● GIVEN PROBLEM: Begin with the line that contains "return low, high" and end with the line that contains "camera_reach = 50.0": copy that span of lines exactly, and nothing outside it.

^^^^^^^^^^^^^^^^

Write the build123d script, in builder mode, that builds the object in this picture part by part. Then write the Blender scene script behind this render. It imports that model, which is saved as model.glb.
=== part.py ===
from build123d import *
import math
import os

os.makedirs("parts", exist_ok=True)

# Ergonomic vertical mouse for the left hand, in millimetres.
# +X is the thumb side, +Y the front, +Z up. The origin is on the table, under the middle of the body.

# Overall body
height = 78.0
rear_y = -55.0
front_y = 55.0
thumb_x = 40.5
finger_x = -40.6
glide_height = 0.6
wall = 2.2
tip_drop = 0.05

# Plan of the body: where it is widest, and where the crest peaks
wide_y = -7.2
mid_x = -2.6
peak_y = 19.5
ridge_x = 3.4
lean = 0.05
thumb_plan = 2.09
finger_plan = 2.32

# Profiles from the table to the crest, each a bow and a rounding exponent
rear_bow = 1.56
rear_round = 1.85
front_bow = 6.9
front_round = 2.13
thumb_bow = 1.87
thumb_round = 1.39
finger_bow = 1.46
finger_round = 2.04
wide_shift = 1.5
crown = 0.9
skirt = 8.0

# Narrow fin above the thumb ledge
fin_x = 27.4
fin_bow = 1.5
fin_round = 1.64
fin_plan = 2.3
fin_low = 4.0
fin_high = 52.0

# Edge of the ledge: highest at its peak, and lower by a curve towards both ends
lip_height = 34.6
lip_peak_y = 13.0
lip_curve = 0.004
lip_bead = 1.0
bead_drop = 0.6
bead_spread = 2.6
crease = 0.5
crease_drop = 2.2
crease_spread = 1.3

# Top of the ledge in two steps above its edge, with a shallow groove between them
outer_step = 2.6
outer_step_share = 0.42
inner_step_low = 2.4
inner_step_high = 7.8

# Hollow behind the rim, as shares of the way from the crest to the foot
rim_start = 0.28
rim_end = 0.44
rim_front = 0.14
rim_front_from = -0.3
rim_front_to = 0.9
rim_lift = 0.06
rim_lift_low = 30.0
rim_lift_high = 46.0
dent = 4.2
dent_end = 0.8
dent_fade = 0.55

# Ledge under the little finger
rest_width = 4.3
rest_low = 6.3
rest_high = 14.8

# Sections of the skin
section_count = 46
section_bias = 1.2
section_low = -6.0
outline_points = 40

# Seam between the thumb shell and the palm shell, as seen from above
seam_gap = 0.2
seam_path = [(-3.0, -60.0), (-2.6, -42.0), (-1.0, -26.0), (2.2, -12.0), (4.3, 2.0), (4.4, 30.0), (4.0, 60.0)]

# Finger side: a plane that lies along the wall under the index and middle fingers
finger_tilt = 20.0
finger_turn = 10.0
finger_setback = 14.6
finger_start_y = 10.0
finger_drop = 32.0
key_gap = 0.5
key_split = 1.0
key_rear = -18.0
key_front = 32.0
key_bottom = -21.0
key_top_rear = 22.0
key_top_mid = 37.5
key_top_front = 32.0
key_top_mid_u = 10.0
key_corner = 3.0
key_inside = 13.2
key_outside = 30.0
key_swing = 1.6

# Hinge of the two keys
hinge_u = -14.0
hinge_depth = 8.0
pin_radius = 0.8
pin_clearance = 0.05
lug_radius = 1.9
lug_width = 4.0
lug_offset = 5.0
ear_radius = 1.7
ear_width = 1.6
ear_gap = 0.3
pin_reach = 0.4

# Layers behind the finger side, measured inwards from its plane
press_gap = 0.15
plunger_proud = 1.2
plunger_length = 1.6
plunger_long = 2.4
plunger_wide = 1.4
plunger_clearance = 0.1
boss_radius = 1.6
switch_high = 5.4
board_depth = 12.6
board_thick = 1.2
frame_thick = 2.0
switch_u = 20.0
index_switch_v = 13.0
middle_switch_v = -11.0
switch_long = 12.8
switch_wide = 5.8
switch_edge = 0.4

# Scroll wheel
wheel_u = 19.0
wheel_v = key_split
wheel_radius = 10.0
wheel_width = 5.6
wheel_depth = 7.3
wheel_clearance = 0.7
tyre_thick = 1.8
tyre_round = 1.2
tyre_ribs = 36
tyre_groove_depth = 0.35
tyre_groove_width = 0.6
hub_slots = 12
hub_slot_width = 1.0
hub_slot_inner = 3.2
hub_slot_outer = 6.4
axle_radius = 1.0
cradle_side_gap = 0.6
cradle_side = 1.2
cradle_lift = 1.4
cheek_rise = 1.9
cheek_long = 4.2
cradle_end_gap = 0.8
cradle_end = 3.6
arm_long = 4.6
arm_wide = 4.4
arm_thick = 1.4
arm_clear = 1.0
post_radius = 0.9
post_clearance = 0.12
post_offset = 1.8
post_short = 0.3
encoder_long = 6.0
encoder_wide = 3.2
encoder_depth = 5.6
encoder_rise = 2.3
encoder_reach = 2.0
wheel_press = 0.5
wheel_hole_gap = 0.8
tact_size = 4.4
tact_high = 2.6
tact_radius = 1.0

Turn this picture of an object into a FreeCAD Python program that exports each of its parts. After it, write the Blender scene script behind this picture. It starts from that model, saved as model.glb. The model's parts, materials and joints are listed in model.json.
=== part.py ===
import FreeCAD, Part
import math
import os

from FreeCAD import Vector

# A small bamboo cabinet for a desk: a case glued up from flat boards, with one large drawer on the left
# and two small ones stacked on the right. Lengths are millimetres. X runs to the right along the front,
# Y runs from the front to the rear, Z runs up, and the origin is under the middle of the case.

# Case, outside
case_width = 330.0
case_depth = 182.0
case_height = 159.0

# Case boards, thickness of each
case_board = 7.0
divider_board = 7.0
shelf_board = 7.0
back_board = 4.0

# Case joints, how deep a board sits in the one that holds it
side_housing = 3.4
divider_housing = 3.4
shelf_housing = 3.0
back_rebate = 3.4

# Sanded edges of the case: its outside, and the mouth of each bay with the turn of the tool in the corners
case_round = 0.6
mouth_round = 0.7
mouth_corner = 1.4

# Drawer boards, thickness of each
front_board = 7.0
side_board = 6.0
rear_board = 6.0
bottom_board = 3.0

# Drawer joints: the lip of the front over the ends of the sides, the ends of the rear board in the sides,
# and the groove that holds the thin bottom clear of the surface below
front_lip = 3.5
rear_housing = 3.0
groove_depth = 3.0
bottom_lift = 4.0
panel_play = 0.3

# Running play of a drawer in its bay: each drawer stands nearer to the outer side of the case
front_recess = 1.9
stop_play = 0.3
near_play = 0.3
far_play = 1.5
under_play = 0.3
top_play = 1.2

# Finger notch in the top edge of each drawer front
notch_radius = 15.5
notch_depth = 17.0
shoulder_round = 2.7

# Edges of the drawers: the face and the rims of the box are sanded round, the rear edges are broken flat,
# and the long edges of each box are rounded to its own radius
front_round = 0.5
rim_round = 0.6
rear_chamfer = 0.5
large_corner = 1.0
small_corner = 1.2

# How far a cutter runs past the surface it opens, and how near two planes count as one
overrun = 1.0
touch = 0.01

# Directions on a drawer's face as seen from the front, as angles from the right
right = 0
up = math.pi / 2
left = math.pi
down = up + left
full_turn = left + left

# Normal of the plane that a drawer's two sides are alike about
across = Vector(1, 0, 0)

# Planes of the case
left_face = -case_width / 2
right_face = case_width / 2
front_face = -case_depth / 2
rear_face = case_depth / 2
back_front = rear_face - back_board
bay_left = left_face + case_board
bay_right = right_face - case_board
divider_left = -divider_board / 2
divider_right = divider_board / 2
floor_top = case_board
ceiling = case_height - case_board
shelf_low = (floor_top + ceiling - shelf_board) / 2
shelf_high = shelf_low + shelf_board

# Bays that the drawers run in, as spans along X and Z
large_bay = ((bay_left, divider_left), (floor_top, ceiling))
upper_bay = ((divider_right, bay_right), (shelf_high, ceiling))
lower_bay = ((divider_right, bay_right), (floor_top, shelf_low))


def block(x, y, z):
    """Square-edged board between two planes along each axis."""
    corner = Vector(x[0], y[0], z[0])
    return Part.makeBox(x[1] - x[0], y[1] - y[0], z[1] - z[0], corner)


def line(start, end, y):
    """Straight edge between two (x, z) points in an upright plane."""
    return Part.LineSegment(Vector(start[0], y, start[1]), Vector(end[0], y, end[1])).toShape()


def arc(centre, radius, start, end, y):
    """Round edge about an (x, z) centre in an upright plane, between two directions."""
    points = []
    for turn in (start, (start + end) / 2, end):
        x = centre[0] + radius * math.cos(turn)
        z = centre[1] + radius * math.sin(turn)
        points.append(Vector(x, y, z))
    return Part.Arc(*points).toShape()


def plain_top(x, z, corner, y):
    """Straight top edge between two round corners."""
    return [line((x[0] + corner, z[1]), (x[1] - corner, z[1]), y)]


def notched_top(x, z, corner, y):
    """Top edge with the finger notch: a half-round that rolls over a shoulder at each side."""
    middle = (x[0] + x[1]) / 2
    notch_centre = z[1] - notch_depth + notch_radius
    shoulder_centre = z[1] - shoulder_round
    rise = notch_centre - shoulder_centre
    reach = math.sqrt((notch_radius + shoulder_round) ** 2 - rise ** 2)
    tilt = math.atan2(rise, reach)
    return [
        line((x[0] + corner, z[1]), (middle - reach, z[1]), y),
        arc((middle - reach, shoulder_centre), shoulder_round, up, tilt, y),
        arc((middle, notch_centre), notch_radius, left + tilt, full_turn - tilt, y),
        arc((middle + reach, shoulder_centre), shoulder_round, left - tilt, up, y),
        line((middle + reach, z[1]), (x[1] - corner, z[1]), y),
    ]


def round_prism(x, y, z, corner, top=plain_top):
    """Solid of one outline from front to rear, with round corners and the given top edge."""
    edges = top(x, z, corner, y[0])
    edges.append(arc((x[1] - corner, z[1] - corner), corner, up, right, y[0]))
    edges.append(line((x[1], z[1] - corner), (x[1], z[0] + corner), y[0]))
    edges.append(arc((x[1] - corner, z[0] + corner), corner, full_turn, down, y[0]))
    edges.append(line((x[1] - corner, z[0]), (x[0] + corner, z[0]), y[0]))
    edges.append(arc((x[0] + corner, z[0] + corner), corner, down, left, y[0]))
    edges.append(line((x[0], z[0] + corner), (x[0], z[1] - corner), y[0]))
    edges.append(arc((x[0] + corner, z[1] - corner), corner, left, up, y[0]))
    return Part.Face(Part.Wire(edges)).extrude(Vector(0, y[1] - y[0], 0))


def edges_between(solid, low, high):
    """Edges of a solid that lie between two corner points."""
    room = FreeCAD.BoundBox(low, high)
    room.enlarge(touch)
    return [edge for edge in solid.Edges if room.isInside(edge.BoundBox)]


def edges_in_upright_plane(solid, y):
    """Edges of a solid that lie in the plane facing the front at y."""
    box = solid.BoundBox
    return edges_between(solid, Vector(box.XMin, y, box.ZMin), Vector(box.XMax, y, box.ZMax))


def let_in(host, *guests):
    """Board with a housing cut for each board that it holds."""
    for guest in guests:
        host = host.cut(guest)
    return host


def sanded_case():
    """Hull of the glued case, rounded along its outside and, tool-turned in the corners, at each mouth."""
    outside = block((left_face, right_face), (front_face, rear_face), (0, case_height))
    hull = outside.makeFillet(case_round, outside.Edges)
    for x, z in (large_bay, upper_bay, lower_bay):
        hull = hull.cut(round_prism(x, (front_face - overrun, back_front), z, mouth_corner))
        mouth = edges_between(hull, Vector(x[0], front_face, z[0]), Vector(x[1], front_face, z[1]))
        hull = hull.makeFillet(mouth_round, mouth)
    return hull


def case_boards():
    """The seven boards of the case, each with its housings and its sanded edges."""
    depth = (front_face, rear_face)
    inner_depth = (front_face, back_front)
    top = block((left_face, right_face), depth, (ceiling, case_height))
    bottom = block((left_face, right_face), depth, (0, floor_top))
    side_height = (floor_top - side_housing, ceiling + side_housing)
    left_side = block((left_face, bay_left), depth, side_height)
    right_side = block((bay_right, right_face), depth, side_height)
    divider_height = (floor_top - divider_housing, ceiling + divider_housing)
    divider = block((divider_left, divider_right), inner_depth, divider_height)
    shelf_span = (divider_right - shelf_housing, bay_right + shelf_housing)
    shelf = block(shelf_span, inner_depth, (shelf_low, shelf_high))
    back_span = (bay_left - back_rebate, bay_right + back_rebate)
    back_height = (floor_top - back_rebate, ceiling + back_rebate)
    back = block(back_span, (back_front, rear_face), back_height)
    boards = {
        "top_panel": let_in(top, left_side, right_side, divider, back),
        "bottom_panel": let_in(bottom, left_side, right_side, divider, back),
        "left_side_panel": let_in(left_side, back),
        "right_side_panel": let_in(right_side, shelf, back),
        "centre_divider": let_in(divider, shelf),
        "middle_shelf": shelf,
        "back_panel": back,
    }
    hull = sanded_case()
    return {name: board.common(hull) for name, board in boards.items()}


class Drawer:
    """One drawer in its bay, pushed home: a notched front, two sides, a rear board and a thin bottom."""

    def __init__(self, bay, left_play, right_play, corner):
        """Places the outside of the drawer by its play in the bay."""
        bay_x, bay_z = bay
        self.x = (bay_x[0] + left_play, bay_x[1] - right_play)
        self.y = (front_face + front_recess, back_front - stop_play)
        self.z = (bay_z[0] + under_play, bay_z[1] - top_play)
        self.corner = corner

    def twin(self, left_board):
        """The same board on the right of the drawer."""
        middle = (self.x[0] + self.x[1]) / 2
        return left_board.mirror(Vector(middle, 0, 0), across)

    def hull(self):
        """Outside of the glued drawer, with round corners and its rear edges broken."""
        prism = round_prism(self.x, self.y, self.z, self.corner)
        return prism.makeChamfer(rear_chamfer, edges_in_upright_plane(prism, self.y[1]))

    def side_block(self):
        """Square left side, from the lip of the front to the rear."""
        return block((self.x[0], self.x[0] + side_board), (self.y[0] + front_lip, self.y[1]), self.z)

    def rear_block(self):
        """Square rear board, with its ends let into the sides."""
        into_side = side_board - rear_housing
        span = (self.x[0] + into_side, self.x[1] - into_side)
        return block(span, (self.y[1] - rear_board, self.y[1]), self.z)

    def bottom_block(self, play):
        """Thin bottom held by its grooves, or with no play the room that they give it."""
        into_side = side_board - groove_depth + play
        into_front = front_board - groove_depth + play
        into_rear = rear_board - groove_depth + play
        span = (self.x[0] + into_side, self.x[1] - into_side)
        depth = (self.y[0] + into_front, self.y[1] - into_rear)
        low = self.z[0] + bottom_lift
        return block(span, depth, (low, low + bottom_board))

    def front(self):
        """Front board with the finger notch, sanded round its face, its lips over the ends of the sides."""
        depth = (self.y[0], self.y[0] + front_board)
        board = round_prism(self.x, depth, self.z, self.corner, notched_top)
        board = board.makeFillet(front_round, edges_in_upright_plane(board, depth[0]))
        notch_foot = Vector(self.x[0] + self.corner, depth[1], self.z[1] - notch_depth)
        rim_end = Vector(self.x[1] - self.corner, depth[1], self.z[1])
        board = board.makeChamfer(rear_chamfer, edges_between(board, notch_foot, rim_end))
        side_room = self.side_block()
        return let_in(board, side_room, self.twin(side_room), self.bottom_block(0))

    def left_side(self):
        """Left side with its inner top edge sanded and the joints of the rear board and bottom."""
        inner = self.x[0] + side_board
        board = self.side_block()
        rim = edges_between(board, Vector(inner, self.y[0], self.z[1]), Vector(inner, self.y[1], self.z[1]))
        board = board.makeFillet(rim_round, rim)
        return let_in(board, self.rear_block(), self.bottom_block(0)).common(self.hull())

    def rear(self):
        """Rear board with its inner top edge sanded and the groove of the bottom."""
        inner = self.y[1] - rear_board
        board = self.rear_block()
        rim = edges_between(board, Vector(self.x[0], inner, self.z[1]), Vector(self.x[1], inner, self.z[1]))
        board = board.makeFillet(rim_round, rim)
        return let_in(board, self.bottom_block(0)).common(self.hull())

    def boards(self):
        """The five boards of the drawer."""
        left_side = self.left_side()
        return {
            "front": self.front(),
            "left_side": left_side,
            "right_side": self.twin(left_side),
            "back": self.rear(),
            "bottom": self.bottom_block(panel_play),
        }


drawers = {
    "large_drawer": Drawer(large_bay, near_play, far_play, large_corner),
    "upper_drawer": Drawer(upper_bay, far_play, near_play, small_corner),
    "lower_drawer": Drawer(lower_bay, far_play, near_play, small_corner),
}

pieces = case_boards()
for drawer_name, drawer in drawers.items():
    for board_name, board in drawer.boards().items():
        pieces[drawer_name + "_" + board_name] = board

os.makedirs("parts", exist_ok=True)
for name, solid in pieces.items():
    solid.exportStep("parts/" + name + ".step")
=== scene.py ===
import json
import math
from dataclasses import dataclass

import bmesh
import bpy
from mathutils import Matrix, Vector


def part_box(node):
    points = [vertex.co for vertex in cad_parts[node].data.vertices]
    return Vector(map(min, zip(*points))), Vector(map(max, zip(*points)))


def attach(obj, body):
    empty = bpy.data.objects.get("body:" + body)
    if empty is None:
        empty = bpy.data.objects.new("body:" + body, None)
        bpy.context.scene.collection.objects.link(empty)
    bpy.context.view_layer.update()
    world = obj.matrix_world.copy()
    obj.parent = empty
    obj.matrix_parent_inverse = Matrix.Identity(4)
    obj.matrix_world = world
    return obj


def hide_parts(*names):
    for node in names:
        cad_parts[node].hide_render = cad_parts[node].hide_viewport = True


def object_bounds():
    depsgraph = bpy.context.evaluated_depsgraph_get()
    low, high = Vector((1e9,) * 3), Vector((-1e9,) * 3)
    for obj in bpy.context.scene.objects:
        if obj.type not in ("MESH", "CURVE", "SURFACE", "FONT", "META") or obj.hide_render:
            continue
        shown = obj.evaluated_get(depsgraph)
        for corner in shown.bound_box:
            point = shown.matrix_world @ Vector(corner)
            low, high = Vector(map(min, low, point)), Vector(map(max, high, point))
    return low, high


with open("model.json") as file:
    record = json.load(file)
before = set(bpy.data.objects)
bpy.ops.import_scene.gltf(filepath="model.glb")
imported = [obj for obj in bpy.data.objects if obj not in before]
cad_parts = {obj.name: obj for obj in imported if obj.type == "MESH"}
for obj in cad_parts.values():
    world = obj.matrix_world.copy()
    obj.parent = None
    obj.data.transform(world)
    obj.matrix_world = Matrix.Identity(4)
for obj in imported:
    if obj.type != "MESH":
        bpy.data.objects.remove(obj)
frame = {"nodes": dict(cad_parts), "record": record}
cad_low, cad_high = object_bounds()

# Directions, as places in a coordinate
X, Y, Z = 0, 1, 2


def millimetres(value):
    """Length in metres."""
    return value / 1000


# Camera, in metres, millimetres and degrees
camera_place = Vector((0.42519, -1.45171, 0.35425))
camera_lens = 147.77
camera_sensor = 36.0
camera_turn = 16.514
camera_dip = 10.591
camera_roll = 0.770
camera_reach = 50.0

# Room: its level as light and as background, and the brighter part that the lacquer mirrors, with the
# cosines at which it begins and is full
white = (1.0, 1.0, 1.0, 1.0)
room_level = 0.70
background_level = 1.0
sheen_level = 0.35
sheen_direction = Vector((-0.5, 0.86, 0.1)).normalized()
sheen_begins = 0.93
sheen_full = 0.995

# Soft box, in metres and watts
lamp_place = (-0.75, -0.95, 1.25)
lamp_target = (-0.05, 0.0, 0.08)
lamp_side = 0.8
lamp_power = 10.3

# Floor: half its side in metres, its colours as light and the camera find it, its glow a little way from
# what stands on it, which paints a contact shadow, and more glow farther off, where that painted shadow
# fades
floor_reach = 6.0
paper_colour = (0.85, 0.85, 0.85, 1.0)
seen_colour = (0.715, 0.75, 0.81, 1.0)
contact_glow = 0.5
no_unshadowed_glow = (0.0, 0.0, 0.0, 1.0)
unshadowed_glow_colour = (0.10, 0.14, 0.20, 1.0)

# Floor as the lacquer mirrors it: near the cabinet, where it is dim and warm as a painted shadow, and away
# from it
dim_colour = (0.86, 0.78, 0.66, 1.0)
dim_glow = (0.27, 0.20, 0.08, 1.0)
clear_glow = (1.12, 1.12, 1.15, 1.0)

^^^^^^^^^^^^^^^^

● ANSWER TO THE TASK:
    return low, high


with open("model.json") as file:
    record = json.load(file)
before = set(bpy.data.objects)
bpy.ops.import_scene.gltf(filepath="model.glb")
imported = [obj for obj in bpy.data.objects if obj not in before]
cad_parts = {obj.name: obj for obj in imported if obj.type == "MESH"}
for obj in cad_parts.values():
    world = obj.matrix_world.copy()
    obj.parent = None
    obj.data.transform(world)
    obj.matrix_world = Matrix.Identity(4)
for obj in imported:
    if obj.type != "MESH":
        bpy.data.objects.remove(obj)
frame = {"nodes": dict(cad_parts), "record": record}
cad_low, cad_high = object_bounds()

# Directions, as places in a coordinate
X, Y, Z = 0, 1, 2


def millimetres(value):
    """Length in metres."""
    return value / 1000


# Camera, in metres, millimetres and degrees
camera_place = Vector((0.42519, -1.45171, 0.35425))
camera_lens = 147.77
camera_sensor = 36.0
camera_turn = 16.514
camera_dip = 10.591
camera_roll = 0.770
camera_reach = 50.0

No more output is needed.